[Stored records]
====

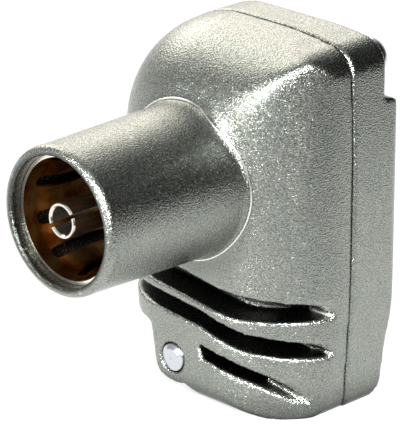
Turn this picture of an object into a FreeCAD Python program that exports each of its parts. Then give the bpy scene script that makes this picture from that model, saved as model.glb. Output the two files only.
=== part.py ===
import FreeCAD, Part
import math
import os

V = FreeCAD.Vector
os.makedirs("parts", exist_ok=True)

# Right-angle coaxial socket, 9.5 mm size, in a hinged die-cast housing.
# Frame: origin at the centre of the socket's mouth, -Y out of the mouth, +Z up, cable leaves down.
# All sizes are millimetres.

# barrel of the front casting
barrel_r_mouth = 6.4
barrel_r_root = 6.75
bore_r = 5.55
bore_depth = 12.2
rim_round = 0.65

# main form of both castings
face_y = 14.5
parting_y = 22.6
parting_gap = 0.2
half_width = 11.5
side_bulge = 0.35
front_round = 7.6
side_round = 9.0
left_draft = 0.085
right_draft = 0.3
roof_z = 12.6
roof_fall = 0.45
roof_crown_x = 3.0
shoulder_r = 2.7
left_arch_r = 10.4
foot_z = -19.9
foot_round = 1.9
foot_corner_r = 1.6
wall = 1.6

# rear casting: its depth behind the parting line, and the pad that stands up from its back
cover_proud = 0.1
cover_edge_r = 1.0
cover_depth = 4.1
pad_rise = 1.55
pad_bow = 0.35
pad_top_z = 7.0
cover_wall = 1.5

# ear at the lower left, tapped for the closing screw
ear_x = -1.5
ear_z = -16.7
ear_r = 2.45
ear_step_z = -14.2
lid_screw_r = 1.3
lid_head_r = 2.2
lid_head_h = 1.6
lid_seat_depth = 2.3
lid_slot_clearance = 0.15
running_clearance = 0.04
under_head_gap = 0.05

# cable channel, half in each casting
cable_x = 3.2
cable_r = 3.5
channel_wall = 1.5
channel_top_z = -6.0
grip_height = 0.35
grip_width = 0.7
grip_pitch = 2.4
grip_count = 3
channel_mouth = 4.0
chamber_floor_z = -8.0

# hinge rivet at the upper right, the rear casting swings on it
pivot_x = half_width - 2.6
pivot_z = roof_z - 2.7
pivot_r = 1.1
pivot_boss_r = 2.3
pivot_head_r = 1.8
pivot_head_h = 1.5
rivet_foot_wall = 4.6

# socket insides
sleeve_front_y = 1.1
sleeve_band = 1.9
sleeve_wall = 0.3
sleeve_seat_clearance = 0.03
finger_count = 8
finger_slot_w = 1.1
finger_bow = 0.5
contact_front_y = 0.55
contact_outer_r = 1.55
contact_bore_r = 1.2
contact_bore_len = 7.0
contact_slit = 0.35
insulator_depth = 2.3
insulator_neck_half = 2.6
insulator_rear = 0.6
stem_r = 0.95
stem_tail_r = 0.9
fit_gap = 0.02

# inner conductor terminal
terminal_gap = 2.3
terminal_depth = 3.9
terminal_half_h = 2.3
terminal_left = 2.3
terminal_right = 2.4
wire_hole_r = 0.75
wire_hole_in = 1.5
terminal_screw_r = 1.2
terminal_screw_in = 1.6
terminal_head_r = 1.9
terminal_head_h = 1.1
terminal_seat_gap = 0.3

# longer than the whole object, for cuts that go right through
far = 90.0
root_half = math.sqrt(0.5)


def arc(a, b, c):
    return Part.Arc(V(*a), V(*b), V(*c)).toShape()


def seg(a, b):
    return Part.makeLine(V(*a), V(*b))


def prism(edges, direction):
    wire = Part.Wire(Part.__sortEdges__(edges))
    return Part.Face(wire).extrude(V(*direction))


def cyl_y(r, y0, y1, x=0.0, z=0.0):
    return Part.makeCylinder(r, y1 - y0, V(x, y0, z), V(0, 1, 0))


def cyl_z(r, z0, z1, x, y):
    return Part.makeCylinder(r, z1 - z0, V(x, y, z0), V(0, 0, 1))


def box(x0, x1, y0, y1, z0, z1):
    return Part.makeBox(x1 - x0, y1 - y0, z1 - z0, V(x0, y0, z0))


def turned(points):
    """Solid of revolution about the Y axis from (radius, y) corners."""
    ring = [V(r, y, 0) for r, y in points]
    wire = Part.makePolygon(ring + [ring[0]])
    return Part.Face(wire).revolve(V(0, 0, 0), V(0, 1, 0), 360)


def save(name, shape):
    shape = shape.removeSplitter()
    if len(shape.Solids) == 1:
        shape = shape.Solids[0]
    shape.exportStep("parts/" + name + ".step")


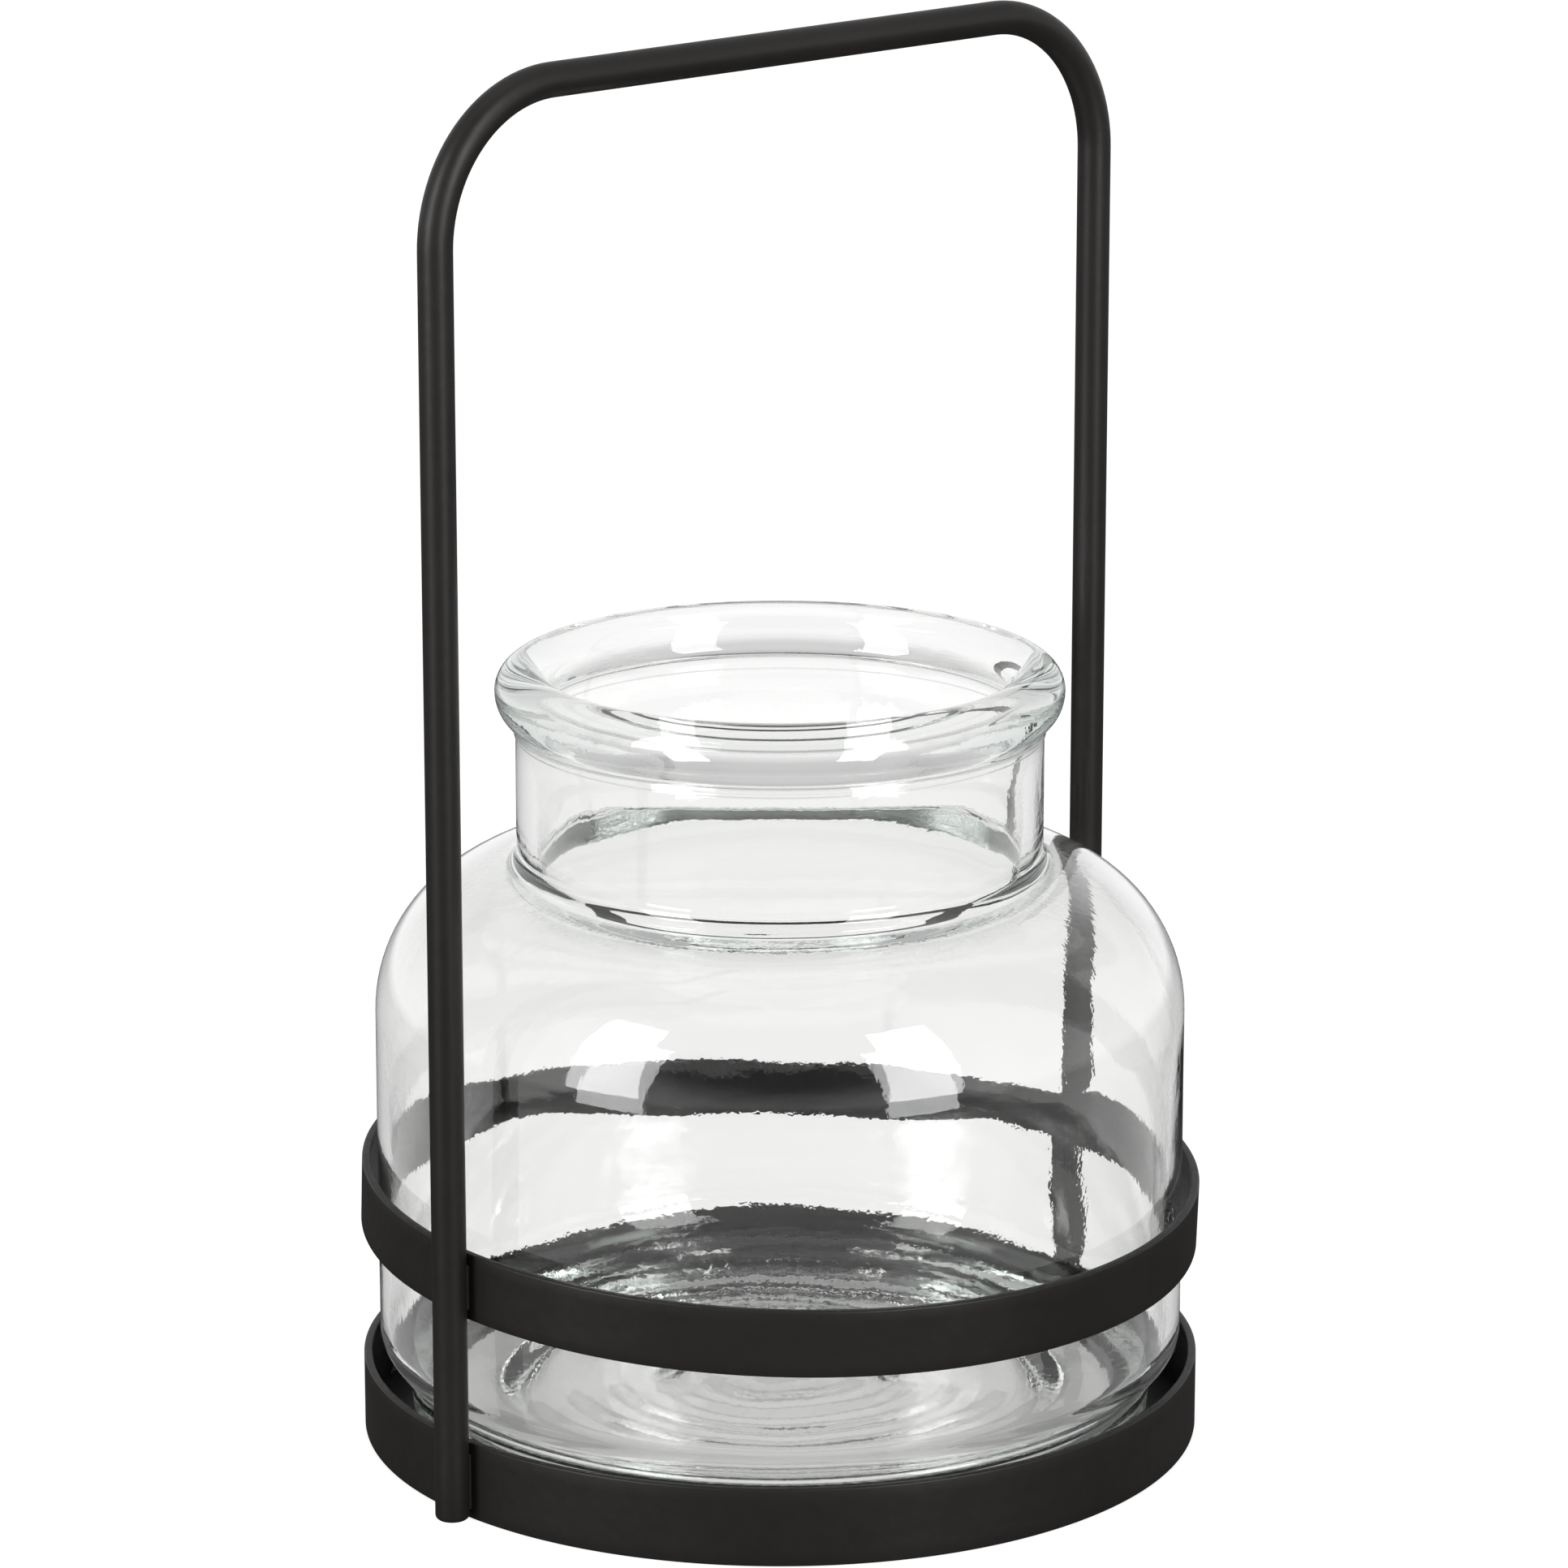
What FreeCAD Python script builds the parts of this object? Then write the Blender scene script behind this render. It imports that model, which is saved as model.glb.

====

TASK STATEMENT: Your task is to quote all of the data word for word.

ANSWER:
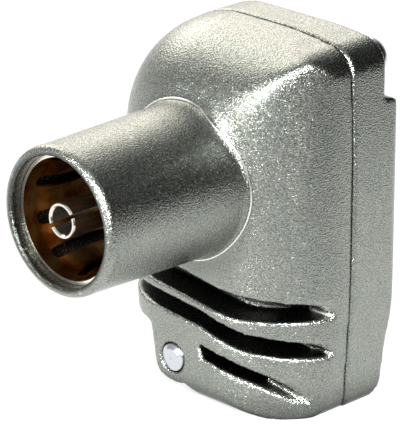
Turn this picture of an object into a FreeCAD Python program that exports each of its parts. Then give the bpy scene script that makes this picture from that model, saved as model.glb. Output the two files only.
=== part.py ===
import FreeCAD, Part
import math
import os

V = FreeCAD.Vector
os.makedirs("parts", exist_ok=True)

# Right-angle coaxial socket, 9.5 mm size, in a hinged die-cast housing.
# Frame: origin at the centre of the socket's mouth, -Y out of the mouth, +Z up, cable leaves down.
# All sizes are millimetres.

# barrel of the front casting
barrel_r_mouth = 6.4
barrel_r_root = 6.75
bore_r = 5.55
bore_depth = 12.2
rim_round = 0.65

# main form of both castings
face_y = 14.5
parting_y = 22.6
parting_gap = 0.2
half_width = 11.5
side_bulge = 0.35
front_round = 7.6
side_round = 9.0
left_draft = 0.085
right_draft = 0.3
roof_z = 12.6
roof_fall = 0.45
roof_crown_x = 3.0
shoulder_r = 2.7
left_arch_r = 10.4
foot_z = -19.9
foot_round = 1.9
foot_corner_r = 1.6
wall = 1.6

# rear casting: its depth behind the parting line, and the pad that stands up from its back
cover_proud = 0.1
cover_edge_r = 1.0
cover_depth = 4.1
pad_rise = 1.55
pad_bow = 0.35
pad_top_z = 7.0
cover_wall = 1.5

# ear at the lower left, tapped for the closing screw
ear_x = -1.5
ear_z = -16.7
ear_r = 2.45
ear_step_z = -14.2
lid_screw_r = 1.3
lid_head_r = 2.2
lid_head_h = 1.6
lid_seat_depth = 2.3
lid_slot_clearance = 0.15
running_clearance = 0.04
under_head_gap = 0.05

# cable channel, half in each casting
cable_x = 3.2
cable_r = 3.5
channel_wall = 1.5
channel_top_z = -6.0
grip_height = 0.35
grip_width = 0.7
grip_pitch = 2.4
grip_count = 3
channel_mouth = 4.0
chamber_floor_z = -8.0

# hinge rivet at the upper right, the rear casting swings on it
pivot_x = half_width - 2.6
pivot_z = roof_z - 2.7
pivot_r = 1.1
pivot_boss_r = 2.3
pivot_head_r = 1.8
pivot_head_h = 1.5
rivet_foot_wall = 4.6

# socket insides
sleeve_front_y = 1.1
sleeve_band = 1.9
sleeve_wall = 0.3
sleeve_seat_clearance = 0.03
finger_count = 8
finger_slot_w = 1.1
finger_bow = 0.5
contact_front_y = 0.55
contact_outer_r = 1.55
contact_bore_r = 1.2
contact_bore_len = 7.0
contact_slit = 0.35
insulator_depth = 2.3
insulator_neck_half = 2.6
insulator_rear = 0.6
stem_r = 0.95
stem_tail_r = 0.9
fit_gap = 0.02

# inner conductor terminal
terminal_gap = 2.3
terminal_depth = 3.9
terminal_half_h = 2.3
terminal_left = 2.3
terminal_right = 2.4
wire_hole_r = 0.75
wire_hole_in = 1.5
terminal_screw_r = 1.2
terminal_screw_in = 1.6
terminal_head_r = 1.9
terminal_head_h = 1.1
terminal_seat_gap = 0.3

# longer than the whole object, for cuts that go right through
far = 90.0
root_half = math.sqrt(0.5)


def arc(a, b, c):
    return Part.Arc(V(*a), V(*b), V(*c)).toShape()


def seg(a, b):
    return Part.makeLine(V(*a), V(*b))


def prism(edges, direction):
    wire = Part.Wire(Part.__sortEdges__(edges))
    return Part.Face(wire).extrude(V(*direction))


def cyl_y(r, y0, y1, x=0.0, z=0.0):
    return Part.makeCylinder(r, y1 - y0, V(x, y0, z), V(0, 1, 0))


def cyl_z(r, z0, z1, x, y):
    return Part.makeCylinder(r, z1 - z0, V(x, y, z0), V(0, 0, 1))


def box(x0, x1, y0, y1, z0, z1):
    return Part.makeBox(x1 - x0, y1 - y0, z1 - z0, V(x0, y0, z0))


def turned(points):
    """Solid of revolution about the Y axis from (radius, y) corners."""
    ring = [V(r, y, 0) for r, y in points]
    wire = Part.makePolygon(ring + [ring[0]])
    return Part.Face(wire).revolve(V(0, 0, 0), V(0, 1, 0), 360)


def save(name, shape):
    shape = shape.removeSplitter()
    if len(shape.Solids) == 1:
        shape = shape.Solids[0]
    shape.exportStep("parts/" + name + ".step")


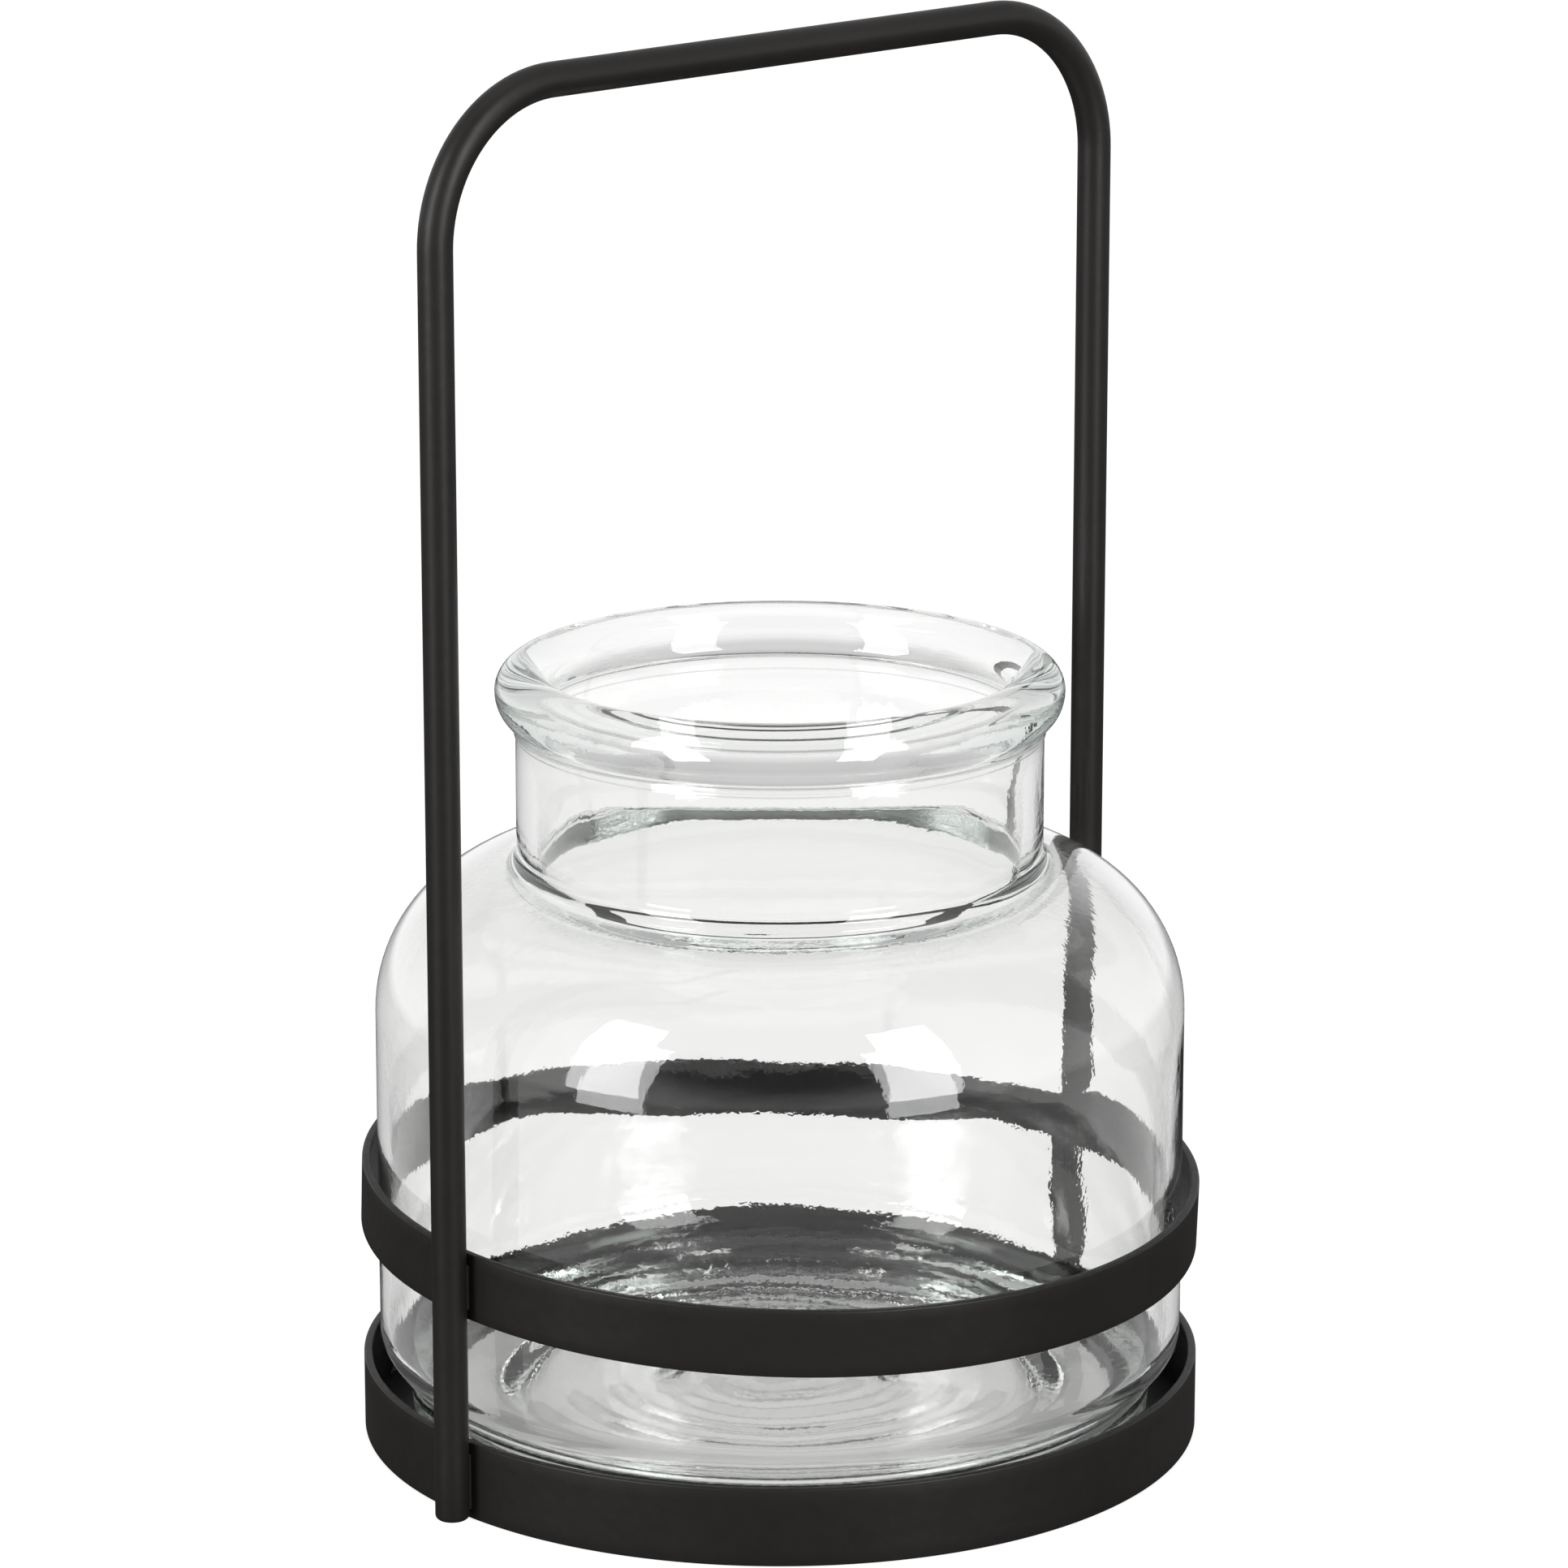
What FreeCAD Python script builds the parts of this object? Then write the Blender scene script behind this render. It imports that model, which is saved as model.glb.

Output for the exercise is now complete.